ドコモ社内のビッグデータ分析基盤「IDAP」とは

 寳野氏に続いて、ドコモの林氏がプレゼンテーションを行った。

 ドコモでは、社内のビッグデータ分析基盤として「IDAP(Integrated Data Analytics Platform)」を活用中。IDAPでは、社内の分析者向けに、ドコモのさまざまなデータが集約されている。

 IDAPに登録済みの分析者数は2500人で、データ加工処理の対象となるデータ量は1日あたり50テラバイト以上。そして、分析者が分析可能な総データ量は、実に5ペタバイト以上になるとのこと。

 扱われるデータのカテゴリーは、通信事業のネットワーク系データや、スマートライフ事業のサービス系データが主なものとなっている。

扱うデータ量の増加に伴い、Google Cloudの導入検討を開始

 IDAPが誕生したのは2014年8月。その時点では、125台のAmazon Redshiftによって構成されていた。

 その後、Redshiftの拡充や集約などを経て、2019年3月にBigQueryの性能検証が始まる。グーグルのエンジニアと議論を重ねる中で、BigQueryの性能向上が確認され、同年12月にはGoogle Cloudによる運用のめどがついた。

 その後、2020年10月にGoogle Cloudの小規模導入が実施され、2021年7月の本格導入に至った。IDAPは現在、オンプレミスとマルチクラウド(Google CloudとAWS)のハイブリッド環境で運用されている。

 ドコモがGoogle Cloudの導入を検討した背景には、IDAPで扱うデータ量の増加がある。

 そこで、同時並列実行における高いパフォーマンスを誇り、豊富な機能を有するGoogle Cloudが候補になった。

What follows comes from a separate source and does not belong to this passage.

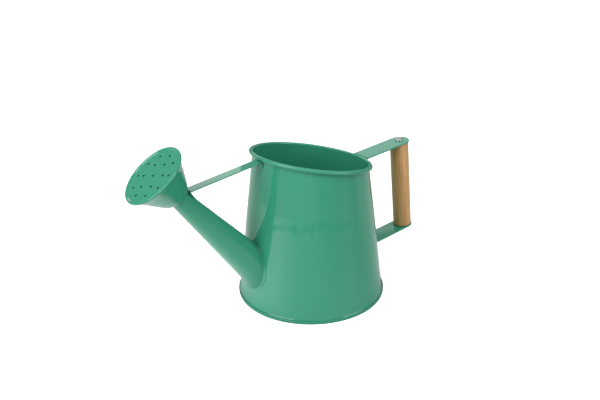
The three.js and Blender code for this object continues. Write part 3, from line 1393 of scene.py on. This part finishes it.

 導入にあたっては、セキュリティ要件を満たす環境構築や運用が可能かどうかの検証も実施されたとのこと。

 林氏は、閉域環境へのGoogle Cloudの導入や、BigQuery上の細かなアクセス制御に関しても、スライドを用いて詳細に説明した。

 2018年12月に「VPC Service Controls」がGA(一般提供)されたことで、ドコモ社内の高いセキュリティ基準を満たせるようになり、Google Cloudの導入の大きなきっかけになったという。

BigQueryにおけるTipsの紹介も

 林氏は最後に、BigQueryにおけるTips(テクニック)の一部をいくつか紹介した。

 そのひとつとして挙げられるのが、BigQuery Storage APIによるデータ読み取りの高速化。機械学習チームでMLモデルを作成する際、大規模なデータの読み取りが頻繁に発生してしまい、多くの時間を要していた。

 そこで、ユーザーがPythonのデータ分析ライブラリ「Pandas」を使っていることに着目し、BigQuery Storage APIを活用した。

 同API経由でデータを読み取ることにより、通常であれば読み取りに30分かかるところを10分以下に短縮でき、ユーザビリティの向上を実現したとのことだ。